Ketiga tahapan di atas berkaitan erat dengan teori labeling, dimana seseorang akan berusaha memainkan peran sosial sesuai dengan apa penilaian orang terhadapnya. Jika seorang anak dicap "nakal", maka ada kemungkinan ia akan memainkan peran sebagai "anak nakal" sesuai dengan penilaian orang terhadapnya, walaupun penilaian itu belum tentu kebenarannya.

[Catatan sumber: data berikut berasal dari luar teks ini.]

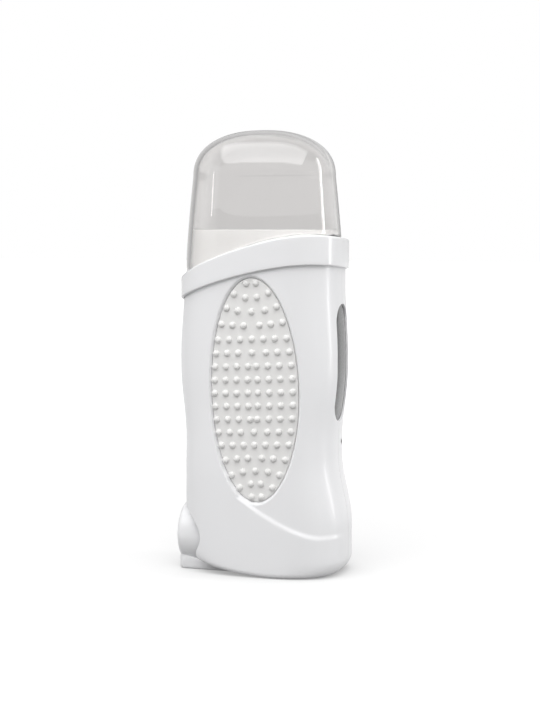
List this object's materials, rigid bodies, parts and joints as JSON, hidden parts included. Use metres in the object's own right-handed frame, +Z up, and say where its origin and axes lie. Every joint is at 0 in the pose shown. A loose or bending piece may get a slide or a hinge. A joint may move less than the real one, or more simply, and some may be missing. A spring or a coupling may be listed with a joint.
{
  "type": "roll on wax heater",
  "caption": "Hand-held heater for a roll-on wax cartridge, standing upright: white two-part body with an oval studded grip pad, level window, side inlet drum and clear domed cap.",
  "frame": {"origin": "middle of the body's plan, on the ground that it stands on", "axes": "+Z up, -Y out of the face with the oval grip pad, +X out of the side with the level window, -X out of the side with the mains inlet"},
  "size_m": [0.0804, 0.053, 0.2066],
  "materials": {
    "shell_plastic": "satin white",
    "pad_rubber": "matte warm white, soft to the touch",
    "collar_plastic": "satin white",
    "drum_plastic": "satin white",
    "chamber_plastic": "matte white",
    "clear_cap": "clear, polished",
    "clear_lens": "clear, polished",
    "spring_steel": "bright strip",
    "plate_aluminium": "mill finish",
    "element_ceramic": "dark matte",
    "insulation_film": "amber film",
    "fuse_case": "plated case",
    "lamp_glass": "clear, amber when lit",
    "resistor_ceramic": "lacquered",
    "insert_plastic": "dark matte",
    "pin_brass": "bright",
    "lead_brown": "silicone sleeve",
    "lead_blue": "silicone sleeve",
    "lead_clear": "silicone sleeve",
    "screw_steel": "zinc plated"
  },
  "bodies": {
    "heater": {"front_shell": "shell_plastic", "rear_shell": "shell_plastic", "grip_pad": "pad_rubber", "trim_collar": "collar_plastic", "neck_ring": "chamber_plastic", "cartridge_chamber": "chamber_plastic", "cartridge_spring": "spring_steel", "window_lens": "clear_lens", "heat_plate": "plate_aluminium", "heating_element": "element_ceramic", "insulation_sheet": "insulation_film", "element_clip": "spring_steel", "thermal_fuse": "fuse_case", "fuse_strap": "spring_steel", "indicator_lamp": "lamp_glass", "lamp_holder": "chamber_plastic", "lamp_resistor": "resistor_ceramic", "inlet_housing": "drum_plastic", "inlet_insert": "insert_plastic", "inlet_pins": "pin_brass", "live_lead": "lead_brown", "neutral_lead": "lead_blue", "fuse_lead": "lead_brown", "lamp_leads": "lead_clear", "shell_screws": "screw_steel"},
    "cap": {"travel_cap": "clear_cap"}
  },
  "joints": [
    {"name": "cap_lift", "type": "slide", "parent": "heater", "child": "cap", "axis": [0, 0, 1], "range_m": [0, 0.07]}
  ]
}
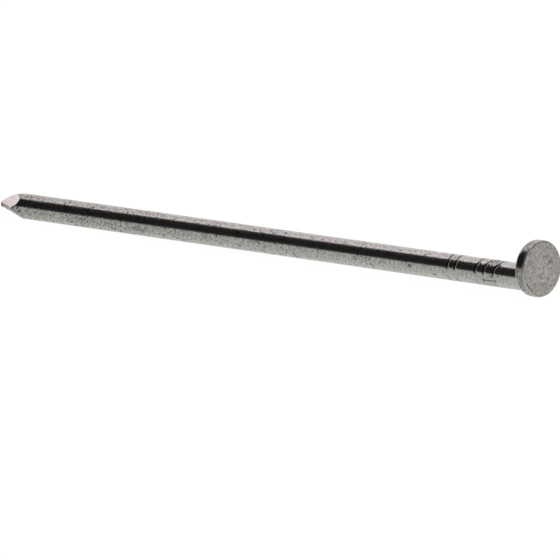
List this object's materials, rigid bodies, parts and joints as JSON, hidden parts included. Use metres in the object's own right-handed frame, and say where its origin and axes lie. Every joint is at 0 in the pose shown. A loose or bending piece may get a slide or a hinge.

E.            Faktor-Faktor Penghambat dalam Sosialisasi
Dalam pelaksanaan sosialisasi tidak terlepas dari berbagai hambatan-hambatan dan rintangan. Untuk itu ada beberapa hambatan dalam sosialisasi yakni sebagai berikut:
1.      Kemampuan berbahasa
Orang yang pandai berbahasa mempunyai kecenderungan dapat dengan mudah melaksanakan sosialisasi. Sebaliknya apabila sulit berbahasa, sulit pula berkomunikasi. Kesulitan berbahasa bisa disebabkan oleh antara lain sebagai berikut:
a.       Cacat pada bibir sumbing
b.      Bicara gagap
c.       Malu berbicara, pendiam
d.      Kurang fasih menguasai bahasa
2.      Cara terbentuknya sosialisai sangat ditentukan oleh pergaulan. Orang yang pandai bergaul dan bisa menempatkan dirinya akan mudah menjalankan proses sosialisasi. Sebaliknya orang yang sulit berkomunikasi, bersikap kaku, kurang beretika dan cenderung menghambat sosialisasi. Kendala-kendala dalam bergaul, di antaranya sebagai berikut:
a.       Perbedaan golongan
b.      Perbedaan status
c.       Perbedaan pendidikan
d.      Perbedaan sosial ekonomi
3.      Kehidupan masyarakat yang terisolir
4.      Kesulitan dalam melakukan komunikasi
5.      Hambatan alam
6.      Adanya perbedaan kelakuan antara satu individu dengan individu lain
7.      Perubahan dalam masyarakat akibat modernisasi
8.      Terjadinya kesenjangan kebudayaan antarkelompok masyarakat

F.            Tujuan sosialisasi
1.      Memberikan keterampilan kepada seseorang untuk dapat hidup bermasyarakat
2.      Mengembangkan kemampuan berkomunikasi secara efektif
3.      Membantu mengendalikan fungsi-fungsi organik yang dipelajari melalui latihan-latihan mawas diri yang tepat.
4.      Membiasakan diri berperilaku sesuai dengan nilai-nilai dan kepercayaan pokok yang ada di masyarakat.
5.      Seseorang mampu menjadi anggota masyarakat yang baik
6.      Seseorang dapat menyesuaikan tingkah lakunya sebagai harapan masyarakat
7.      Seseorang akan lebih mengenal dirinya sendiri dalam lingkungan sosialnya
8.      Seseorang akan menyadari eksistensi dirinya terhadap masyarakat di sekelilingnya






BAB III
PENUTUP


A.           Kesimpulan
Sosialisasi adalah sebuah proses penanaman atau transfer kebiasaan atau nilai dan aturan dari satu generasi ke generasi lainnya dalam sebuah kelompok atau masyarakat. Atau bisa juga diartikan sebagai proses belajar yang dialami individu sejak masa kanak-kanak sampai masa tuanya. Jenis sosialisasi ada 2 (dua), yaitu sosialisasi primer sebagai sosialisasi pertama yang dijalani individu semasa kecil dengan belajar menjadi anggota masyarakat (keluarga) dan sosialisasi skunder yang merupakan suatu proses sosialisasi lanjutan setelah sosialisasi primer yang memperkenalkan individu ke dalam kelompok tertentu dalam masyarakat. Sosialisasi yang dilakukan oleh seseorang dapat dilakukan melalui beberapa tahapan, diantaranya yaitu :
1.      Tahap persiapan (Preparatory Stage)
2.      Tahap meniru (Play Stage)
3.      Tahap siap bertindak (Game Stage)
4.      Tahap penerimaan norma kolektif (Generalized Stage/Generalized other)
Ada beberapa faktor penghambat dalam sosialisasi, diantaranya yaitu kemampuan berbahasa dan pergaulan. Dan pada intinya tujuan sosialisasi yaitu seseorang dapat menyesuaikan tingkah lakunya sebagai harapan masyarakat.  







DAFTAR PUSTAKA


Niniek Sri Wahyuni, Yusniati. 2007. Manusia dan Masyarakat Pelajaran
Sosiologi untuk SMA. Jakarta: Genca Exact.